Bonnie Scotland is a play in 4 acts by Sidney R. Ellis with music by Albert Anderson. Set in Dunbartonshire, Scotland, the play is about the outlaw clan chief Walter McFarlane who has a price on his head. He witnesses an accident on a lake in which the girl Mary Culquhoun is drowning. He rescues her, and risks being caught when he brings her back to her family. Mary's brother, Humphrey, attempts to arrest Walter but is prevented by Mary who has fallen in love with Walter. Humphrey meets the girl Jean and falls in love with her; unaware that Jean is Walter's sister. A duplicitous friend threatens to bring ruin to all the Scottish clan chiefs. War threatens to break forth, but all eventually ends well.

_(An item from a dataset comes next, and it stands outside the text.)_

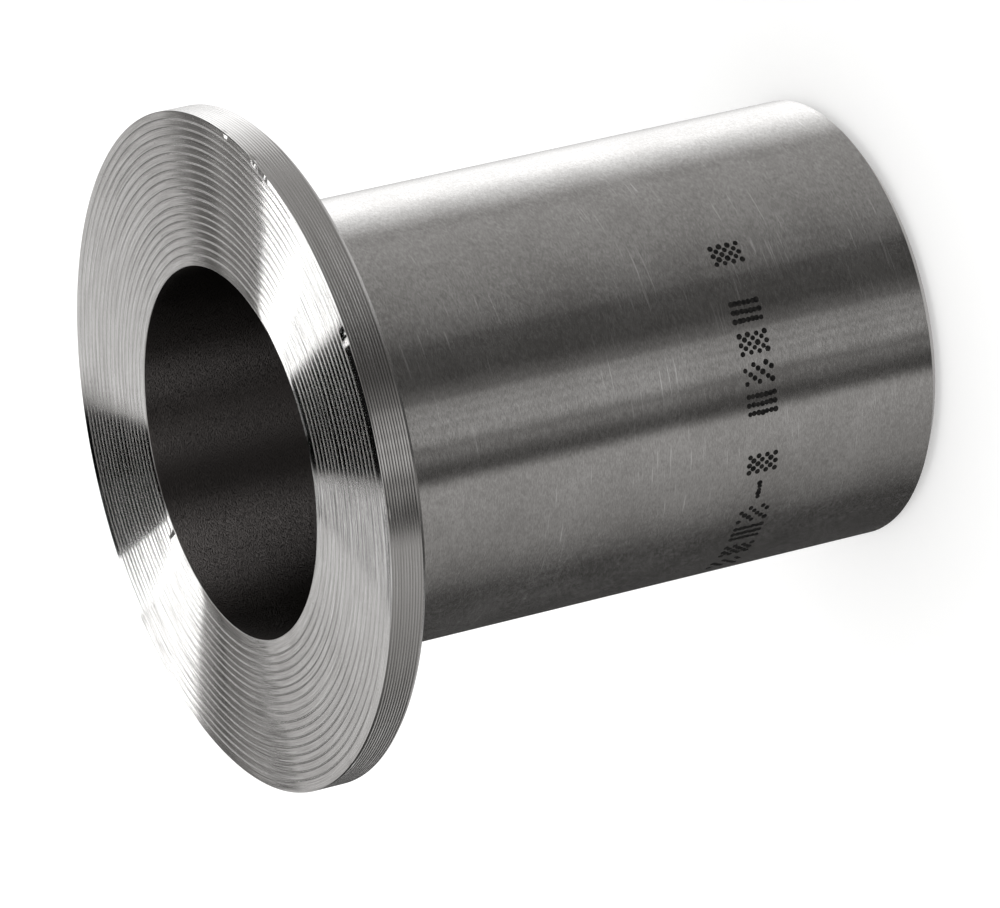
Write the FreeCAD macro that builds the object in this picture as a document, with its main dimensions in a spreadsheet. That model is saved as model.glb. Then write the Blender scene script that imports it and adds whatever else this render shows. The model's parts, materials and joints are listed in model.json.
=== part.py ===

Bonnie Scotland premiered at the People's Theatre in Toledo, Ohio on May 6, 1895. It was staged on Broadway at Haverly's 14th Street Theatre where it opened on December 16, 1895. It ran there for 16 performances. The original cast included Frank Lander as Walter McFarlane, Selma Herman as Mary Culquhoun, George Klint as Humphrey Culquhoun, Violet Black as Jean McFarlane, George A. D. Johnson as Murdoch Buchanan, Horace Lewis as Lochburn McCale, Louise Rial as Catherine Epsworth, John R. Cumpson as Tam Duncan Faa, J. L. Ashton as Wallace Dugald, Christie McLean as Nannie Dugald, Robert V. Ferguson as Henbane McWharry, Harry Thompson as Captain Hagedorn, R. Edgar Vance as the Landlord, Robert Ireland as a Soldier, and William Cameron as the Messenger. The show toured after its Broadway run.